If we accept that learning is all about interaction and making connections, then education and digital communications could hardly be a better fit.
And now, more so than ever.
The most severe phases of the COVID-19 lockdown presented schools and universities with the unexpected challenge of how to maintain classes and stay on track to deliver the learning outcomes so critical for students’ lives, and Australia’s future.
Many of these students had only started school, or were looking forward to finishing it, before the pandemic threw everything into disarray.
For young children and their families, the challenges of maintaining the routines and discipline essential for early learning were significant.
We all know children today are pretty tech savvy and comfortable interacting with screens, but holding their attention enough to actually learn, day in day out, outside of their typical school environment, isn’t something anyone was taking for granted.
Whether it’s taking part in video classes or accessing learning modules online, teachers – and parents – needed to know that platforms and applications would be available and function smoothly, otherwise the whole learning process would be disrupted.
Likewise, teachers needed to be able to connect with each other and the many other staff key to ensuring day-to-day operations.

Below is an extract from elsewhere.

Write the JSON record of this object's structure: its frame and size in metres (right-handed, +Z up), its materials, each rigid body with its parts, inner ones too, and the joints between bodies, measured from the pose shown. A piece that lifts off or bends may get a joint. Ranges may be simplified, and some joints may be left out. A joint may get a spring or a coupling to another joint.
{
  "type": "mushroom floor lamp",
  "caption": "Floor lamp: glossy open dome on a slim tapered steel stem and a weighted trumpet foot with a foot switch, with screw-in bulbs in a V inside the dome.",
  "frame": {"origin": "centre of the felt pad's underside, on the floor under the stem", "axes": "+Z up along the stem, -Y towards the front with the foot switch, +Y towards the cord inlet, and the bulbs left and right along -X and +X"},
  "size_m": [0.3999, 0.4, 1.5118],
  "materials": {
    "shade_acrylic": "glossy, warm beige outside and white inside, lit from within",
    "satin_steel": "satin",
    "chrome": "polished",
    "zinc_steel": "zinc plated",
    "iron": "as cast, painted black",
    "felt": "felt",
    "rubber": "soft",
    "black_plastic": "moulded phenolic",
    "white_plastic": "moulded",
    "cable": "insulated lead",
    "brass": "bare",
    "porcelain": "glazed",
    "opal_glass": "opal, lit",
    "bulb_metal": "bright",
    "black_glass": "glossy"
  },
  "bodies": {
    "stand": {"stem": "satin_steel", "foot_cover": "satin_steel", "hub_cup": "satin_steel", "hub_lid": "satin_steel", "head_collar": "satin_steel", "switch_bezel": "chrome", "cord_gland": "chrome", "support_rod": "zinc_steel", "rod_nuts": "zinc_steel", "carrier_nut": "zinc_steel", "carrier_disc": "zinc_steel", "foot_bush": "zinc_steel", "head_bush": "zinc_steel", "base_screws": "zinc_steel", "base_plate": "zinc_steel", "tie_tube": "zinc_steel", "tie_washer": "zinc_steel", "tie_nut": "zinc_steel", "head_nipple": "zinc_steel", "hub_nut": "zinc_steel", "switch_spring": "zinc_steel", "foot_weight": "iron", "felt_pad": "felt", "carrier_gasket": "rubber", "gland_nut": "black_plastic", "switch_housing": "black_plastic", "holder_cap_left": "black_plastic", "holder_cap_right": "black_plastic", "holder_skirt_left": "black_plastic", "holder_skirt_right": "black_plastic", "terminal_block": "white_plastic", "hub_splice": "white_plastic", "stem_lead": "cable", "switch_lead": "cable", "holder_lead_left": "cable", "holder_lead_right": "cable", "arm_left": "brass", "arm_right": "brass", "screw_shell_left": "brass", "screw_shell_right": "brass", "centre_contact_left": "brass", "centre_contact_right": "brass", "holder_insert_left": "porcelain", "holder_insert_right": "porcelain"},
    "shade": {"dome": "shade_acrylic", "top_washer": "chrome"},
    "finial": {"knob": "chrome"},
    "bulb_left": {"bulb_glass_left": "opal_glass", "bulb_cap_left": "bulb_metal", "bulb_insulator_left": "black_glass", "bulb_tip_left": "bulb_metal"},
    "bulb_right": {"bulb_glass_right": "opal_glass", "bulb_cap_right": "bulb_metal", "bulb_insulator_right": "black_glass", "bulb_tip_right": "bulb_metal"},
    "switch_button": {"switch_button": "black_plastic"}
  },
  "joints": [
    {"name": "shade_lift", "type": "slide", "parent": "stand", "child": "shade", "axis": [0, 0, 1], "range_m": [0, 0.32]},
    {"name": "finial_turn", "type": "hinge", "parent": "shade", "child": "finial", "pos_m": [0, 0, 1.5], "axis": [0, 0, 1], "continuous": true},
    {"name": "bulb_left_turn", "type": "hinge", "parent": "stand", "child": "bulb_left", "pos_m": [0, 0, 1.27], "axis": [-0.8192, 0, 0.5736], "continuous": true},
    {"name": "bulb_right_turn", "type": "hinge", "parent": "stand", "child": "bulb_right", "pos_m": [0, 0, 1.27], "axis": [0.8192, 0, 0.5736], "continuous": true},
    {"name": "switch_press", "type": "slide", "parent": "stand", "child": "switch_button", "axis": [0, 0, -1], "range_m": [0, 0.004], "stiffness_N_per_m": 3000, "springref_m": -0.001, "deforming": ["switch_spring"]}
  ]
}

Platforms such as Zoom and Teams, Office 365, CRM platforms like Salesforce.com, as well as work and personal mobile devices, have been invaluable.
Going the Distance
For those in remote areas, distance learning is a part of life.
But for most Australian students, networks like the NBN - along with mobile and fixed wireless systems - threw an emergency lifeline, ensuring they could continue with their learning amid all the disruptions wrought by COVID-19.

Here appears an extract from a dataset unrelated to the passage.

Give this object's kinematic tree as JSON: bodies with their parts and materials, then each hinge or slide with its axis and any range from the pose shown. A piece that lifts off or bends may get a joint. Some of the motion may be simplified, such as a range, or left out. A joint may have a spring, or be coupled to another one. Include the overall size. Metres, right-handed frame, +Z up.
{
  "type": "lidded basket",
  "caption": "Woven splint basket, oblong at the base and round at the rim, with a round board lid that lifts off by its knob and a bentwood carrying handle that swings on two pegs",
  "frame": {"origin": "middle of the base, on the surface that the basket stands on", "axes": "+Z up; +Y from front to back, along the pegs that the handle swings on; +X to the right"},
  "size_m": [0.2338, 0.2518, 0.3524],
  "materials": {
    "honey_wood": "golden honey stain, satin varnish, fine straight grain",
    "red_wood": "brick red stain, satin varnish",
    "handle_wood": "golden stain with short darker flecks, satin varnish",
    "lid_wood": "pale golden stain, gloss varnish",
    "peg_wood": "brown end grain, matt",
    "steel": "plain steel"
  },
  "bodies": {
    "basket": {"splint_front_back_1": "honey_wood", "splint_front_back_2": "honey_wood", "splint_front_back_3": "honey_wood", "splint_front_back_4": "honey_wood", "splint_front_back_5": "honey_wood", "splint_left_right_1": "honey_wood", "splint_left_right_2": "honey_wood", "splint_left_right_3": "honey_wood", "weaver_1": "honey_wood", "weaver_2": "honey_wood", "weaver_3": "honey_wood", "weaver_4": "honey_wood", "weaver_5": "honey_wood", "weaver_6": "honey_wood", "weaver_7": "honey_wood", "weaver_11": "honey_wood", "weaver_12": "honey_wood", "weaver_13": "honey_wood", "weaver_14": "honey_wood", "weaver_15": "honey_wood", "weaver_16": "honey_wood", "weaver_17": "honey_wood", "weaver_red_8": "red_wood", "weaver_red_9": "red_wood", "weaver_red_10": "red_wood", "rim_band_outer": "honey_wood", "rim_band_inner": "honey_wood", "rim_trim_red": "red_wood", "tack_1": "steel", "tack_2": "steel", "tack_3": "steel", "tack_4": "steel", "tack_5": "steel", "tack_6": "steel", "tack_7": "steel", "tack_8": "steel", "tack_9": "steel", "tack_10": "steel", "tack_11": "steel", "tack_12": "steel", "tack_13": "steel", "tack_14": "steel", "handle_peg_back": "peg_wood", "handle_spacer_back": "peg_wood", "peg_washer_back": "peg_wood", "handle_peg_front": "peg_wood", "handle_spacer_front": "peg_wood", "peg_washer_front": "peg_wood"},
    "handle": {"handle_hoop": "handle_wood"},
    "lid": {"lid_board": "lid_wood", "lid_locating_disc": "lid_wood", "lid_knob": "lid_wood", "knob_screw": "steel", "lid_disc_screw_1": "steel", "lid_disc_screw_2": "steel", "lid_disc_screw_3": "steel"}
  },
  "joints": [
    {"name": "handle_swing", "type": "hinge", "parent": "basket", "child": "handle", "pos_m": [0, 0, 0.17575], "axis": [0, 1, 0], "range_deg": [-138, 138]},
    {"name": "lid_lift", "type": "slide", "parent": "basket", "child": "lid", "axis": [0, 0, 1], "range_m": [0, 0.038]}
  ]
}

For many experiencing disadvantage and / or lagging in their development – and their families – it has likely avoided them falling further behind.
All Australian students will in all likelihood be better off in the future as the result of the huge forced digital learning experiment that has just been undertaken.

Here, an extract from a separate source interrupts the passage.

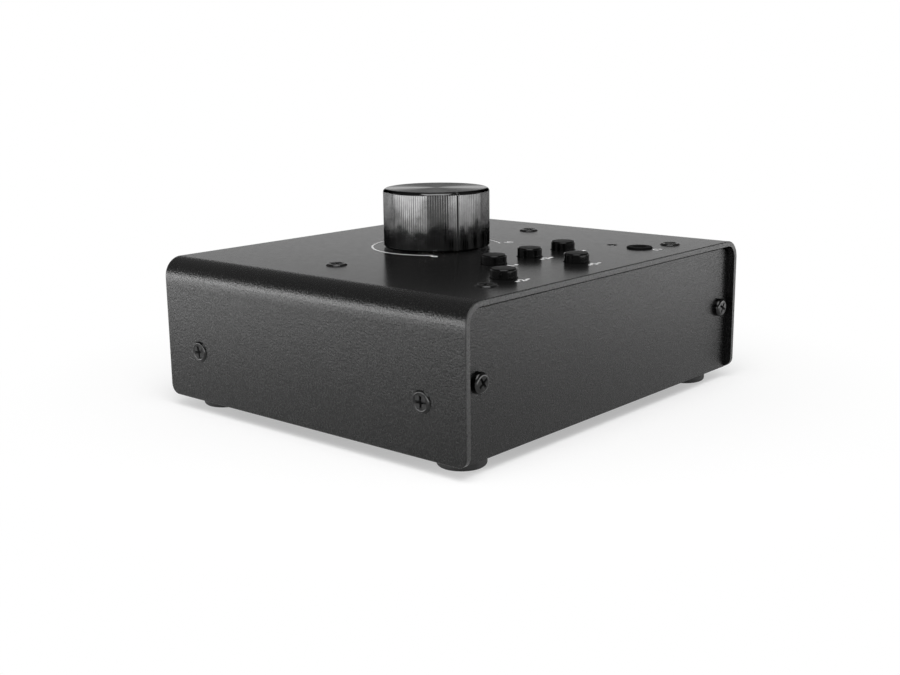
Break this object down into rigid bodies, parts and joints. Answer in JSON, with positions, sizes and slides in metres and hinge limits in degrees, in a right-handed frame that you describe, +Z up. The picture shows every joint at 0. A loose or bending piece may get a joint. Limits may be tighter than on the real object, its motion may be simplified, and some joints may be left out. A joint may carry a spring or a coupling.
{
  "type": "studio monitor controller",
  "caption": "Desktop monitor controller: folded black steel case with a knurled volume knob, push buttons, a status lamp and a headphone socket on top.",
  "frame": {"origin": "middle of the footprint, on the desk under the feet", "axes": "+Z up; the user sits at -Y, so the blank front panel faces -Y and the socket panel faces +Y"},
  "size_m": [0.1296, 0.1122, 0.0607],
  "materials": {
    "powder_coat": "fine-textured matt black powder coat",
    "screw_black": "black oxide, satin",
    "zinc_steel": "zinc plated",
    "foot_rubber": "matt black rubber",
    "knob_anodised": "black anodised, turned top and straight knurl",
    "cap_black": "moulded black, lightly polished",
    "brass_turned": "turned brass",
    "housing_black": "moulded black",
    "housing_blue": "moulded blue",
    "board_green": "solder-masked glass-fibre laminate",
    "solder_pin": "tinned",
    "spring_steel": "drawn wire",
    "track_carbon": "printed carbon track on laminate",
    "lens_clear": "clear moulded lamp lens",
    "relay_case": "moulded cream",
    "can_sleeve": "dark shrink sleeve",
    "ribbon_grey": "grey ribbon cable"
  },
  "bodies": {
    "case": {"audio_chips": "housing_black", "base_tray": "powder_coat", "board_headers": "housing_black", "board_screws": "zinc_steel", "control_board": "board_green", "control_standoffs": "brass_turned", "cover_side_nuts": "zinc_steel", "cover_side_screws": "screw_black", "cover_top_screws": "screw_black", "filter_capacitors": "can_sleeve", "front_panel": "powder_coat", "front_panel_screws": "screw_black", "headphone_jack_body": "housing_black", "headphone_jack_contacts": "solder_pin", "led_leads": "solder_pin", "line_jack_bodies": "housing_black", "line_jack_collars": "solder_pin", "line_jack_contacts": "solder_pin", "line_jack_nuts": "zinc_steel", "main_board": "board_green", "main_standoffs": "brass_turned", "panel_nuts": "zinc_steel", "pot_bush": "brass_turned", "pot_housing": "housing_blue", "pot_nut": "zinc_steel", "pot_track": "track_carbon", "pot_washer": "zinc_steel", "power_inlet_body": "housing_black", "power_inlet_pin": "solder_pin", "rear_panel": "powder_coat", "rear_panel_screws": "screw_black", "ribbon_cable": "ribbon_grey", "rubber_feet": "foot_rubber", "selector_relays": "relay_case", "status_led": "lens_clear", "switch_housings": "housing_black", "switch_pins": "solder_pin", "switch_spring_1": "spring_steel", "switch_spring_2": "spring_steel", "switch_spring_3": "spring_steel", "switch_spring_4": "spring_steel", "switch_spring_5": "spring_steel", "top_cover": "powder_coat", "tray_screws": "screw_black"},
    "knob": {"volume_knob": "knob_anodised", "knob_set_screw": "screw_black", "pot_shaft": "zinc_steel", "pot_wiper": "spring_steel"},
    "button_1": {"button_cap_1": "cap_black", "switch_plunger_1": "housing_black"},
    "button_2": {"button_cap_2": "cap_black", "switch_plunger_2": "housing_black"},
    "button_3": {"button_cap_3": "cap_black", "switch_plunger_3": "housing_black"},
    "button_4": {"button_cap_4": "cap_black", "switch_plunger_4": "housing_black"},
    "button_5": {"button_cap_5": "cap_black", "switch_plunger_5": "housing_black"}
  },
  "joints": [
    {"name": "volume_turn", "type": "hinge", "parent": "case", "child": "knob", "pos_m": [0, 0.0091, 0.0433], "axis": [0, 0, -1], "range_deg": [0, 300]},
    {"name": "button_1_press", "type": "slide", "parent": "case", "child": "button_1", "axis": [0, 0, -1], "range_m": [0, 0.0018], "stiffness_N_per_m": 300, "springref_m": -0.004, "deforming": ["switch_spring_1"]},
    {"name": "button_2_press", "type": "slide", "parent": "case", "child": "button_2", "axis": [0, 0, -1], "range_m": [0, 0.0018], "stiffness_N_per_m": 300, "springref_m": -0.004, "deforming": ["switch_spring_2"]},
    {"name": "button_3_press", "type": "slide", "parent": "case", "child": "button_3", "axis": [0, 0, -1], "range_m": [0, 0.0018], "stiffness_N_per_m": 300, "springref_m": -0.004, "deforming": ["switch_spring_3"]},
    {"name": "button_4_press", "type": "slide", "parent": "case", "child": "button_4", "axis": [0, 0, -1], "range_m": [0, 0.0018], "stiffness_N_per_m": 300, "springref_m": -0.004, "deforming": ["switch_spring_4"]},
    {"name": "button_5_press", "type": "slide", "parent": "case", "child": "button_5", "axis": [0, 0, -1], "range_m": [0, 0.0018], "stiffness_N_per_m": 300, "springref_m": -0.004, "deforming": ["switch_spring_5"]}
  ]
}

In the future, it will also be a more familiar experience for more and more teachers, which will undoubtedly have positive flow-on effects, especially for those finding themselves unable to physically attend school for whatever reason in the future.
No-one expects that university students would struggle in adapting to remote and unsupervised learning situations – well, some might – as many degrees are earned in relative solitude anyway.
But without the modern digital tools at their disposal connecting them online, to tutors and each other, it’s hard to imagine lockdown not serving a dumbed-down version of the education they were getting before the pandemic hit.
Of course Universities are about more than teaching students.
The ability to connect with and collaborate with institutions - and with the private sector - here in Australia and around the world is vital for ensuring universities continue to expand their research efforts – and IP – which is critical for securing funding and ultimately attracting the best students.
Medical faculties and researchers, along with drug companies around the globe have utilised fast and secure communications networks in their race to work together in developing a vaccine for COVID-19. And these digital assets will no doubt play an even more critical role in connecting the best minds and knowledge across all disciplines moving forward.
Teachers and schools are all about learning, and a key lesson all have taken from the COVID-19 experience is that digital learning can be as, if not more, effective a platform for imparting knowledge as face-to-face interactions.
In fact, even as school students now return to their familiar routines, and with Universities expected to be allowed the return of their much bigger numbers some time, it’s fair to say education across the board is going to be changed forever.
And key to that change is going to be perpetual change, at least for the foreseeable future.
After all, just like with the fast evolving communications networks and clever digital tools that have helped schools and students get through this challenging time, change and adaptation is what learning is all about.